7. As of the Settlement Date, after giving effect to the issue of the Subject Shares and any other shares of the same class or series that were issued under the Offering, residents of Canada (excluding the Applicant and PSP):
(a) based on beneficial and geographic searches, held, directly or indirectly, approximately 2.3 million Common Shares, representing approximately 2% of the outstanding Common Shares on a fully diluted basis;
(b) based on beneficial and geographic searches, represented approximately 11% of the total number of holders, directly or indirectly, of the Common Shares; and
(c) did not own, directly or indirectly, any other outstanding securities of the Company (provided that no representation is made with respect to the Company's outstanding notes, the beneficial ownership of which is not determinable by the Company).
8. At the Settlement Date, the Company was not a reporting issuer or its equivalent in the Province of Ontario or any other province or territory of Canada, nor were any of its securities listed or posted for trading on any exchange, or market, located in Canada.
9. In addition, the Company has noted that:
(a) approximately 3.2% of the Company's assets and operations are located in Canada and approximately 4% of its revenues are derived from operations in Canada;
(b) none of the Company's directors or executive officers reside in Canada; and
(c) the Company has 3 Canadian subsidiaries (representing approximately 4% of XPO's total subsidiaries worldwide), which has 1 Canadian director (the other directors, and all executive officers, of such subsidiaries are U.S. residents).
10. The Company has advised the Applicant that, to the best of its knowledge, it is not in default of any requirements of the NYSE, or the applicable securities laws of the United States or any jurisdiction of Canada.
11. In securities offerings involving Canadian purchasers since September 2011, excluding the Offering and the Company's equity issuance in September 2014 (in which OTPP and PSP participated), approximately 1% to 5% of such securities offerings were purchased by Canadian investors.
12. The Company has advised the Applicant that it has no present intention of becoming listed in Canada or of becoming a reporting issuer under the Act or under any other Canadian securities laws, and no market for the Common Shares exists in Canada and none is expected to develop.
13. In the absence of the exemption requested hereby, the Applicant takes the view that the first trade of any Subject Shares held by the Applicant will be deemed to be a distribution and subject to section 53 of the Act.

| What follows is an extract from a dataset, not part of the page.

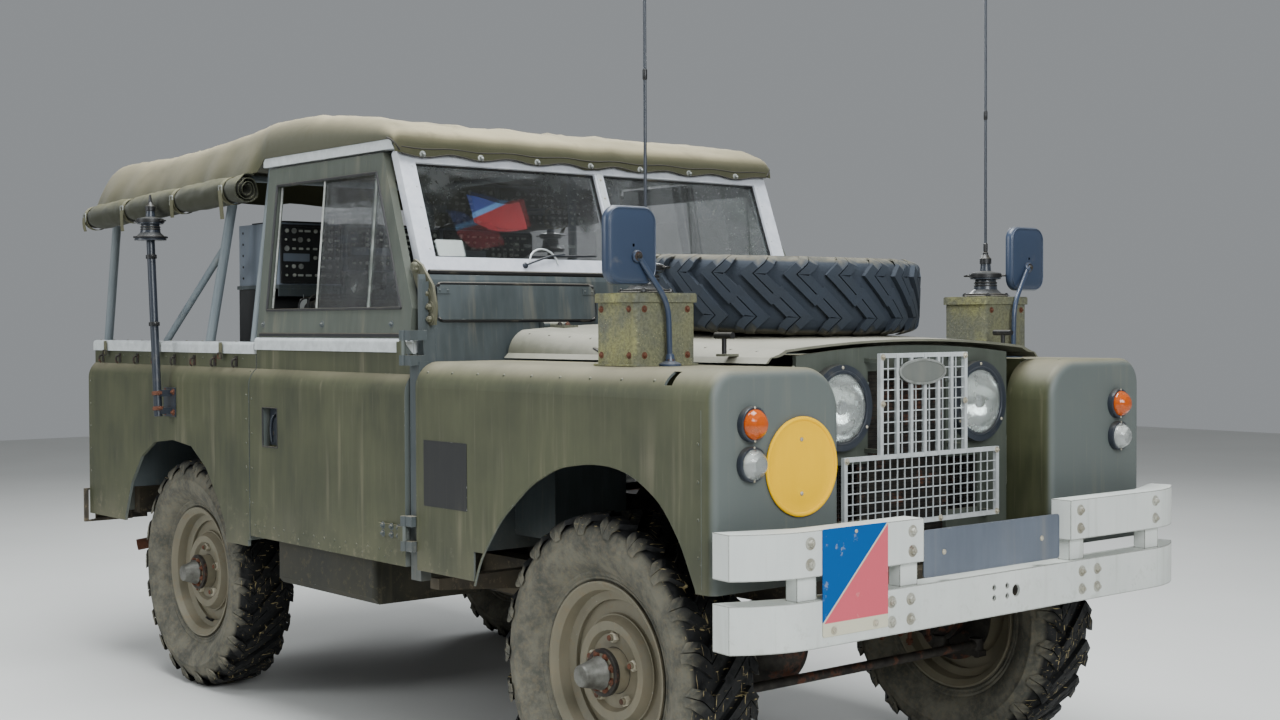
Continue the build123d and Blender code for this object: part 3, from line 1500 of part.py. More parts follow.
def seats():
    """Three flat cushions and three back pads."""
    x0 = tub_front_x + 115
    top = 850 + seat_gap
    shapes = []
    for y, width in ((-430, 440), (0, 300), (430, 440)):
        cushion = block(x0 + 10, x0 + 430, y - width / 2, y + width / 2, top, top + 95)
        cushion = fillet(cushion.edges(), 18)
        back = block(-45, 45, y - width / 2, y + width / 2, 0, 400)
        back = fillet(back.edges(), 18)
        back = Pos(x0 - 6, 0, top + 90.4) * (Rot(0, -8, 0) * back)
        shapes.extend([cushion, back])
    return group(*shapes)


# Hood


def cappings():
    """Galvanised top edge of the rear body sides."""
    x0, x1 = tub_rear_x + 2, tub_front_x - 2
    z0 = tub_top_z + seat_gap
    strip = block(x0, x1, strip_y - 26, strip_y + 8, z0, z0 + capping_height)
    strip = fillet(strip.edges().filter_by(Axis.X).group_by(Axis.Z)[-1], 12)
    return group(strip, mirror(strip, about=Plane.XZ))


hood_foot_z = tub_top_z + capping_height + 2 * seat_gap
cant_rail_low_z = 1742.0
cant_rail_high_z = 1770.0
rear_hoop_x = tub_rear_x + 30.0
hood_foot_y = strip_y - 14.0


def bent_hoop(foot_x, foot_y, foot_z, top_x, top_z, corner):
    """Round tube bent over from side to side."""
    y = 690.0
    path = FilletPolyline(
        (foot_x, -foot_y, foot_z), (top_x, -y, top_z), (top_x, y, top_z), (foot_x, foot_y, foot_z),
        radius=corner,
    )
    return sweep(Plane(origin=path @ 0, z_dir=path % 0) * Circle(hood_tube_radius), path=path)


def hood_frame():
    """Bent tubes that carry the canvas: three hoops, long rails, braces and two cant rails."""
    r = hood_tube_radius
    below = canvas_thickness + hem_drop + r + seat_gap
    front_x, front_z = tub_front_x - 20, roof_front_hoop_z - below
    mid_x, mid_z = mid_hoop_x, roof_mid_hoop_z - below
    rear_x, rear_z = rear_hoop_x, roof_rear_z - below
    start_z = hood_foot_z - 20
    shape = bent_hoop(tub_front_x - 34, hood_foot_y, start_z, front_x, front_z, 90)
    shape += bent_hoop(mid_x - 88, hood_foot_y, start_z, mid_x, mid_z, 90)
    for side in (-1, 1):
        brace_foot = (rear_axle_x - 164, side * (hood_foot_y - 2), start_z)
        shape += rod(brace_foot, (rear_axle_x + 250, side * 730, 1510), r - 4)
    shape -= both_sides(block(-1300, 0, 700, 830, start_z - 60, hood_foot_z))
    # rear hoop, standing in sockets on the back of the body
    foot_x, foot_z = tub_rear_x - r - 12, 1080
    shape += bent_hoop(foot_x, 730, foot_z, rear_x, rear_z, 140)
    for side in (-1, 1):
        shape += block(
            foot_x, tub_rear_x - seat_gap, side * 714, side * 744, foot_z + 10, foot_z + 50
        )
        y = side * 620
        shape += rod((rear_x, y, rear_z - 14), (mid_x, y, mid_z - 14), r - 3)
        shape += rod((mid_x, y, mid_z - 14), (front_x, y, front_z - 14), r - 3)
        # cant rail over the door, from the front hoop to the top of the windscreen
        shape += along_y(
            [
                (front_x + 1, cant_rail_low_z), (front_x + 1, cant_rail_high_z),
                (screen_top_x - 2, cant_rail_high_z), (screen_top_x + 16, cant_rail_low_z),
            ],
            side * 706, side * roof_half,
        )
        shape += rod((front_x, side * 690, 1756), (front_x, side * 724, 1756), 12)
    shape -= screen_clearance()
    return shape


def screen_clearance():
    """Room round the top of the windscreen frame that the cant rails stop short of."""
    gap = seat_gap
    return screen_place(block(
        -screen_frame_depth - gap, 200, -screen_half - gap, screen_half + gap, 0, screen_height + gap
    ))


# roof heights over the hoops and at the windscreen
roof_front_hoop_z = 1888.0
roof_mid_hoop_z = 1864.0
roof_rear_z = 1850.0
mid_hoop_x = rear_axle_x + 288.0


def roll_axis_z(x):
    """Height of the rolled side curtain's axis at x."""
    return roll_rear_z + (roll_front_z - roll_rear_z) * (x - roof_rear_x) / (tub_front_x - roof_rear_x)


def canvas_roof():
    """Roof of the hood as a thin shell over the hoops, open below."""
    rise = (roll_radius**2 - (roll_y - roof_half) ** 2) ** 0.5 + seat_gap
    hem = cant_rail_high_z + seat_gap
    # columns: x, lower edge, roof height, how far the corner rounds inwards
    sections = [
        (roof_front_x, hem, 1796, 26),
        (roof_front_x - 70, hem, 1828, 50),
        (-230, hem, roof_front_hoop_z, 60),
        (tub_front_x - 20, hem, roof_front_hoop_z, 60),
    ]
    behind = [
        (tub_front_x - 40, roof_front_hoop_z - 2, 60),
        (mid_hoop_x, roof_mid_hoop_z, 60),
        (-1250, roof_mid_hoop_z - 20, 80),
        (rear_hoop_x, roof_rear_z, 110),
        (roof_rear_x, roof_rear_z, 110),
    ]
    sections += [(x, roll_axis_z(x) + rise, top, turn) for x, top, turn in behind]

    def face(x, foot, top, turn, grow):
        half = roof_half - grow
        corner = half - turn
        top -= grow
        side_y = half - 0.29 * turn
        side_z = foot + 0.71 * (top - foot)
        return make_face(Wire([
            Line((x, -half, foot), (x, half, foot)),
            ThreePointArc((x, half, foot), (x, side_y, side_z), (x, corner, top)),
            Line((x, corner, top), (x, -corner, top)),
            ThreePointArc((x, -corner, top), (x, -side_y, side_z), (x, -half, foot)),
        ]))

    outer = loft([face(*section, 0) for section in sections], ruled=True)
    inner = loft([face(*section, canvas_thickness) for section in sections], ruled=True)
    return outer - (Pos(0, 0, -hem_drop) * inner)


def canvas_rolls():
    """Side curtains rolled up under the roof edge."""
    x0, x1 = roof_rear_x + 20, tub_front_x - 20
    roll = rod((x0, roll_y, roll_axis_z(x0)), (x1, roll_y, roll_axis_z(x1)), roll_radius)
    return group(roll, mirror(roll, about=Plane.XZ))


# Radio fit and small body fittings


def aerial_boxes():
    """Aerial tuning boxes on the wing tops."""
    z0 = wing_top_z + seat_gap
    box = block(
        aerial_box_x, aerial_box_x + aerial_box_length, aerial_box_inner_y,
        aerial_box_inner_y + aerial_box_width, z0, z0 + aerial_box_height,
    )
    box = fillet(box.edges().filter_by(Axis.Z), 16)
    return group(box, mirror(box, about=Plane.XZ))


def bell(low):
    """Rubber bell insulator with its clamp ring, foot at the given height."""
    points = [
        (0, low), (54, low), (51, low + 10), (34, low + 26), (30, low + 52), (44, low + 56),
        (44, low + 74), (16, low + 80), (14, low + 104), (0, low + 104),
    ]
    return revolve(
        make_face(Polyline(*[(r, 0, z) for r, z in points], close=True)), axis=Axis.Z
    )


def aerial_bases():
    shapes = []
    z0 = wing_top_z + 2 * seat_gap + aerial_box_height
    x = aerial_box_x + aerial_box_length / 2
    y = aerial_box_inner_y + aerial_box_width / 2
    for side in (-1, 1):
        shapes.append(Pos(x, side * y, 0) * bell(z0))
    return group(*shapes)


def aerial_whips():
    shapes = []
    z0 = wing_top_z + 3 * seat_gap + aerial_box_height + 104
    x = aerial_box_x + aerial_box_length / 2
    y = aerial_box_inner_y + aerial_box_width / 2
    for side in (-1, 1):
        shapes.append(rod((x, side * y, z0), (x, side * y, z0 + whip_length), whip_radius))
    return group(*shapes)


def mirrors():
    """Round-cornered mirror heads on bent arms from the wing tops."""
    shapes = []
    for side in (-1, 1):
        foot = (front_axle_x + 174, side * 655, wing_top_z + seat_gap)
        elbow = (front_axle_x + 174, side * 662, 1300)
        tip = (front_axle_x + 152, side * 745, 1408)
        arm = rod(foot, elbow, 7) + (Pos(*elbow) * Sphere(7)) + rod(elbow, tip, 7)
        arm += rod(foot, (foot[0], foot[1], foot[2] + 12), 14)
        head = block(-12, 12, -75, 75, -92, 92)
        head = fillet(head.edges().filter_by(Axis.X), 22)
        head = Pos(front_axle_x + 142, side * 752, 1426) * head
        shapes.append(arm + head)
    return group(*shapes)


def rear_aerials():
    """Aerial poles on brackets at the sides of the rear body, leaning back a little."""
    shapes = []
    x, top_x, top_z = rear_axle_x - 18, rear_axle_x - 66, 1533.0
    for side in (-1, 1):
        y = side * (body_half + seat_gap)
        pole_y = y + side * 44
        shape = block(x - 45, x + 45, y, y + side * 4, 930, 1030)
        for z in (940, 1000):
            shape += block(x - 20, x + 18, y + side * 3, pole_y, z, z + 22)
        shape += rod((x, pole_y, 932), (top_x, pole_y, top_z + 4), 14)
        shapes.append(shape + Pos(top_x, pole_y, 0) * bell(top_z))
    return group(*shapes)


def feeder_lead():
    """Lead between the aerial box and the bonnet edge, lying on the wing top."""
    x0 = aerial_box_x - seat_gap
    z = wing_top_z + 8
    points = [
        (x0, -600, z + 4), (x0 - 45, -598, z + 4), (x0 - 92, -618, z + 12), (x0 - 112, -655, z + 30),
        (x0 - 82, -690, z + 34), (x0 - 40, -686, z + 18), (x0 - 8, -668, z + 8),
    ]
    path = FilletPolyline(*points, radius=18)
    plane = Plane(origin=path @ 0, z_dir=path % 0)
    return sweep(plane * Circle(3.5), path=path)


def radio_sets():
    """Radio set and its rack behind the seats."""
    x1 = tub_front_x - tub_wall - 80
    table = block(x1 - 420, x1, -430, 430, tub_floor_z + 8 + seat_gap, tub_floor_z + 330)
    table = fillet(table.edges().filter_by(Axis.Z), 10)
    upper = block(x1 - 360, x1 - 20, -390, 390, tub_floor_z + 330 + seat_gap, 1420)
    upper = fillet(upper.edges().filter_by(Axis.Z), 10)
    return group(table, upper)


# Assembly

os.makedirs("parts", exist_ok=True)


def save(name, shape):
    """Writes one node."""
    export_step(shape, f"parts/{name}.step")


# corner name, axle, side, length of the hub cap
corners = (
    ("front_right", front_axle_x, -1, 64.0),
    ("front_left", front_axle_x, 1, 64.0),
    ("rear_right", rear_axle_x, -1, 51.0),
    ("rear_left", rear_axle_x, 1, 51.0),
)
rim_shape = rim(rim_width)
tyre_shape = tread_tyre(tyre_width)
for name, axle_x, side, cap_length in corners:
    save(f"rim_{name}", place_wheel(rim_shape + hub(cap_length), axle_x, side))
    save(f"tyre_{name}", place_wheel(tyre_shape, axle_x, side))

nodes = {
    "knuckle_right": knuckle(-1),
    "knuckle_left": knuckle(1),
    "track_rod": track_rod(),
    "front_axle": front_axle(),
    "rear_axle": rear_axle(),
    "chassis_frame": chassis_frame(),
    "springs_and_dampers": group(leaf_springs(), dampers()),
    "engine_block": group(engine_block(), radiator()),
    "transmission": group(gearbox(), propshafts()),
    "exhaust": exhaust(),
    "fuel_tanks": fuel_tanks(),
    "front_bumpers": front_bumper() + upper_bumpers(),
    "rear_bumperettes": rear_bumperettes(),
    "tow_pintle": tow_pintle(),
    "wings": group(wing(), mirror(wing(), about=Plane.XZ)),
    "radiator_panel": radiator_panel(),
    "grille": grille(),
    "lamp_bodies": group(headlamps(), lamp_bases()),
    "clear_lenses": group(headlamp_lenses(), lamp_lenses("clear")),
    "amber_lenses": lamp_lenses("amber"),
    "red_lenses": lamp_lenses("red"),
    "plates": group(yellow_disc(), number_plate(), formation_sign()),
    "bonnet": bonnet(),
    "bonnet_catches": bonnet_catches(),
    "spare_rim": place_spare(rim_shape),
    "spare_tyre": place_spare(tread_tyre(spare_width)),
    "bulkhead": bulkhead(),
    "cab_floor": cab_floor(),
    "vent_flaps": vent_flaps(),
    "windscreen_frame": windscreen_frame(),
    "windscreen_glass": windscreen_glass(),
    "cab_controls": group(dashboard(), steering_column(), control_levers()),
    "steering_wheel": steering_wheel(),
    "door_left": door_panel(),
    "door_right": mirror(door_panel(), about=Plane.XZ),
    "door_top_left": door_top(),
    "door_top_right": mirror(door_top(), about=Plane.XZ),
    "door_glass_left": door_glass(),
    "door_glass_right": mirror(door_glass(), about=Plane.XZ),
    "tub": tub(),
    "load_floor": load_floor(),
    "tailgate": tailgate(),
    "seat_box": seat_box(),
    "seats": seats(),
    "cappings": cappings(),
    "hood_frame": hood_frame(),
    "canvas_hood": group(canvas_roof(), canvas_rolls()),
    "aerial_boxes": aerial_boxes(),
    "aerials": group(aerial_bases(), aerial_whips(), rear_aerials()),
    "mirrors": mirrors(),
    "feeder_lead": feeder_lead(),
    "radio_sets": radio_sets(),
}
for name, shape in nodes.items():
    save(name, shape)
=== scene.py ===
"""Army 4x4 car with a canvas hood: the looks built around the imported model.

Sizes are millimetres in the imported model's frame, with +X forward, +Y to the car's left and +Z up.
Shape.make turns them to metres.
"""

import logging
import math
import random
from dataclasses import dataclass, field
from enum import IntEnum
from typing import Callable, Iterable, Iterator, Sequence

import bmesh
import bpy
from mathutils import Matrix, Vector, noise


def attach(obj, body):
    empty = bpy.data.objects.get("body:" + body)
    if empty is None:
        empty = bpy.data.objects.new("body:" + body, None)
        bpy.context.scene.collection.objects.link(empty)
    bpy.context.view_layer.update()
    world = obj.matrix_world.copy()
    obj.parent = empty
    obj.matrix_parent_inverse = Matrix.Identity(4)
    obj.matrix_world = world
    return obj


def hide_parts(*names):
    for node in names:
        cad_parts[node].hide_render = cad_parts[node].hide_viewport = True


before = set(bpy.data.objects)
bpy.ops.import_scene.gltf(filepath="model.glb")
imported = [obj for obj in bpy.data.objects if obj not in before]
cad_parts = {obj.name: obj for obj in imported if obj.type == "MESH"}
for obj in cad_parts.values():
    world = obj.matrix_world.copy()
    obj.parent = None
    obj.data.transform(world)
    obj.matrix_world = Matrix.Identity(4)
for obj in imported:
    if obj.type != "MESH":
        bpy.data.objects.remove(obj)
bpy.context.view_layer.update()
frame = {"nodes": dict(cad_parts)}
LOG = logging.getLogger("army_car")
MM = 0.001
Point = tuple[float, float, float]
Flat = tuple[float, float]
Colour = tuple[float, float, float]
Socket = bpy.types.NodeSocket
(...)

14. The prospectus exemptions in sections 2.5 and 2.6 of National Instrument 45-102 Resale of Securities will not be applicable in this situation because the Company is not a reporting issuer or its equivalent in the Province of Ontario or any other province or territory of Canada.
15. The prospectus exemption in section 2.14 of National Instrument 45-102 would be applicable in this situation, but will not be available to the Applicant (or any other holder of Subject Shares in Canada) with respect to its first trade of any Subject Shares because residents of Canada, including the Applicant, owned more than 10% of the outstanding Common Shares, and represented more than 10% of the number of owners of Common Shares, at the date of the distribution of the Common Shares.
The Commission is satisfied that this order meets the test set out in subsection 74(1) of the Act.
The order of the Commission under subsection 74(1) of the Act is that the Requested Relief is granted provided that:
(a) the Company is not a reporting issuer in any jurisdiction of Canada at the date of the trade; and
(b) the trade is executed through the facilities of the NYSE or through any other exchange or market outside Canada or to a person or company outside of Canada.
DATED at Toronto on this 16th day of October, 2015.